PROBLEM REQUIREMENTS -
Copy out all lines that carry the word "scene".
-- start DATASET SECTION --
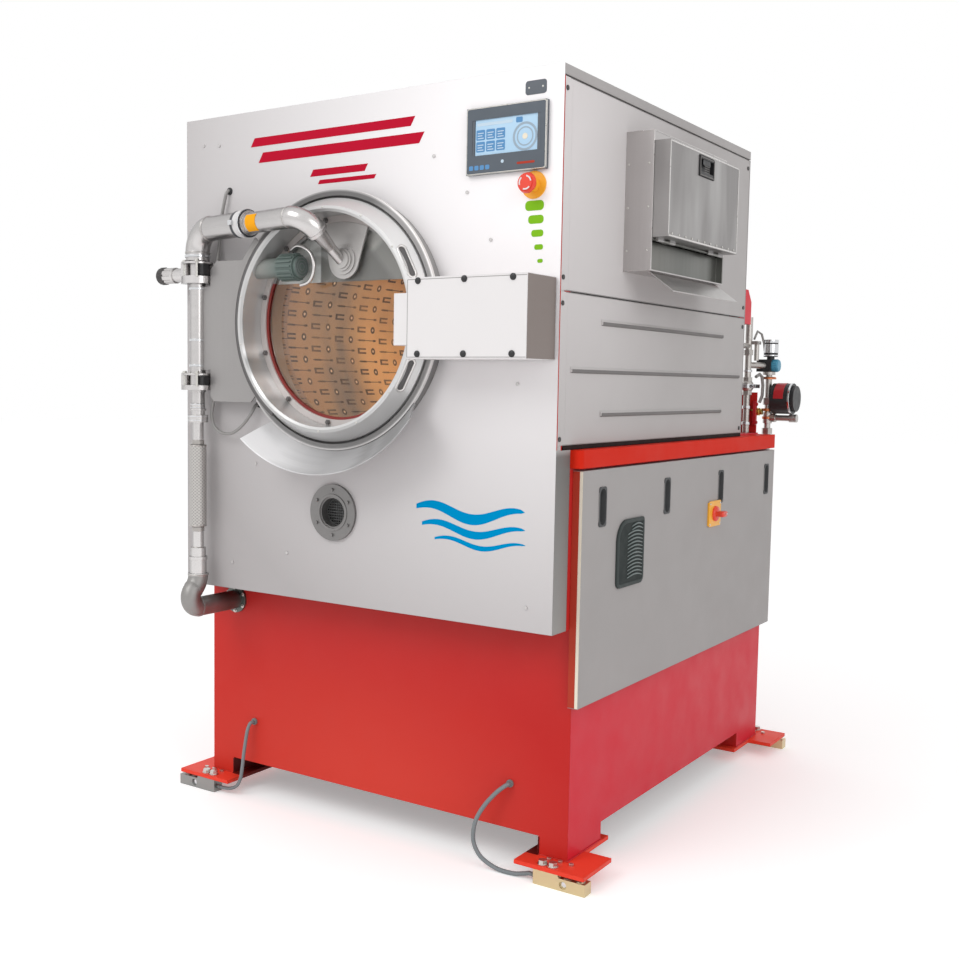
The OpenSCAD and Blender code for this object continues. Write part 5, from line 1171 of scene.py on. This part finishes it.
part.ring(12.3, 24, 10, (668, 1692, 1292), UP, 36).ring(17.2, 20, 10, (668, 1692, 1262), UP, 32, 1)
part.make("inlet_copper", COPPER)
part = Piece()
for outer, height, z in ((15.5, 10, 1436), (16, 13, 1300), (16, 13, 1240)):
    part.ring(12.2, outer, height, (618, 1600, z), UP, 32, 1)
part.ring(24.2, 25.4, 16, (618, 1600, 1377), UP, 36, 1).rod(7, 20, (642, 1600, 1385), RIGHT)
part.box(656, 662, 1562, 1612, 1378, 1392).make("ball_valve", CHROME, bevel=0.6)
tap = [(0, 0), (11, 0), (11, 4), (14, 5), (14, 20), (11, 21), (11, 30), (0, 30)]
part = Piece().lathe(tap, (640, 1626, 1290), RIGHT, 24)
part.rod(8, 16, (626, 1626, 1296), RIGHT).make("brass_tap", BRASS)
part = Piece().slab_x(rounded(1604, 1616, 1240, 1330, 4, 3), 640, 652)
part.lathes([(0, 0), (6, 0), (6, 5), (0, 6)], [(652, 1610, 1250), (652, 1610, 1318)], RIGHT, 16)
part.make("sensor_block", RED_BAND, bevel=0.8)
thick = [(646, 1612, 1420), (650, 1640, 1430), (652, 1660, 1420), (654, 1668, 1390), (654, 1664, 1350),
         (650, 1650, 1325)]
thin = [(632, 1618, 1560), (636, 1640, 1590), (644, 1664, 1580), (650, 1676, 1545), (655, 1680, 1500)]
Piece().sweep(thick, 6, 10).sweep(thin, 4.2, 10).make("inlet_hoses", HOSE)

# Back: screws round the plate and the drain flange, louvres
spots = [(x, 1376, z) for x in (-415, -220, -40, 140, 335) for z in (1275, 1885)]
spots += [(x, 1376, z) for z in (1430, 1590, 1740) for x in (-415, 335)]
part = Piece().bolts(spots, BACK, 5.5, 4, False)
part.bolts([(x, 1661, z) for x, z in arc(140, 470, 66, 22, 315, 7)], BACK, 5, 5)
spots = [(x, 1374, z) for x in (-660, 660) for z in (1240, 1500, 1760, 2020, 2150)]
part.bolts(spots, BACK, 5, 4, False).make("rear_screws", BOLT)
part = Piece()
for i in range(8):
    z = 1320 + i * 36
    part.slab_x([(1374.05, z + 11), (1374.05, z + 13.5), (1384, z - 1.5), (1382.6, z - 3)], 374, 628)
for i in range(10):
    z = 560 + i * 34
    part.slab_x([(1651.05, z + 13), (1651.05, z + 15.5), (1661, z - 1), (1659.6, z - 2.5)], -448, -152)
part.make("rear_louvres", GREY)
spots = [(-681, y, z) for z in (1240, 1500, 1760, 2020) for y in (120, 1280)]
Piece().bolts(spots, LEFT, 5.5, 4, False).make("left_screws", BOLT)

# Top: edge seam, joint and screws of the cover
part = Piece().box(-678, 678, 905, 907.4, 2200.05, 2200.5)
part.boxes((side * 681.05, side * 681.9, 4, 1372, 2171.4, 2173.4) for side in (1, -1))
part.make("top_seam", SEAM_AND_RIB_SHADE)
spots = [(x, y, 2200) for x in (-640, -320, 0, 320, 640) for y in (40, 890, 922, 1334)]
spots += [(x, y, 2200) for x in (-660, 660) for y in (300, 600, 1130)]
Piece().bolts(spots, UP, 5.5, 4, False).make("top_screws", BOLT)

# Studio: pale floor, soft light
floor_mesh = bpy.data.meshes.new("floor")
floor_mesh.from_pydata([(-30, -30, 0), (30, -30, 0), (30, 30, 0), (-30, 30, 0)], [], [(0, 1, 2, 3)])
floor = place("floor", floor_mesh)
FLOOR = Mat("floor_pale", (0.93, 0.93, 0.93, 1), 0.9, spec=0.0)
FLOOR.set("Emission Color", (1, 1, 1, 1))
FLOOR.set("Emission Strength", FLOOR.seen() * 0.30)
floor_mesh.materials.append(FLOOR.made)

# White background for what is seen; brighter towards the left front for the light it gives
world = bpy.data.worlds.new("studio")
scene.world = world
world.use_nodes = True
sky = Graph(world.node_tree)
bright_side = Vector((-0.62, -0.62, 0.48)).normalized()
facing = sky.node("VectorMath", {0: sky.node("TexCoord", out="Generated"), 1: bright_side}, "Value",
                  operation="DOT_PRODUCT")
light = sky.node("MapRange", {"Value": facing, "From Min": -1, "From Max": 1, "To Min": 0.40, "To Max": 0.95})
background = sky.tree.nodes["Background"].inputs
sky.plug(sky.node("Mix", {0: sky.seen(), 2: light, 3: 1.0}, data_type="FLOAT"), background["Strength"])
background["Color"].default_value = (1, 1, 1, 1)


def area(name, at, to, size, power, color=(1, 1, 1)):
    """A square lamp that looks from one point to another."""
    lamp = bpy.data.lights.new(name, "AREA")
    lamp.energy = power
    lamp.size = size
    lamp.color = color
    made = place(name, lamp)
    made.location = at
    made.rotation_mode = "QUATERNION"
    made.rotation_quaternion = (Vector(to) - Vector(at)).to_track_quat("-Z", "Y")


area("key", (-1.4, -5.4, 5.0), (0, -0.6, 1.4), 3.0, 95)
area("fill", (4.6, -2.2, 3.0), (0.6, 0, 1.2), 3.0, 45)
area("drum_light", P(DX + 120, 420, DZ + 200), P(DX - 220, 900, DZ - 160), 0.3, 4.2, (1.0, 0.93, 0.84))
-- end DATASET SECTION --
SOLUTION FOR THIS PROBLEM -
The OpenSCAD and Blender code for this object continues. Write part 5, from line 1171 of scene.py on. This part finishes it.
scene.world = world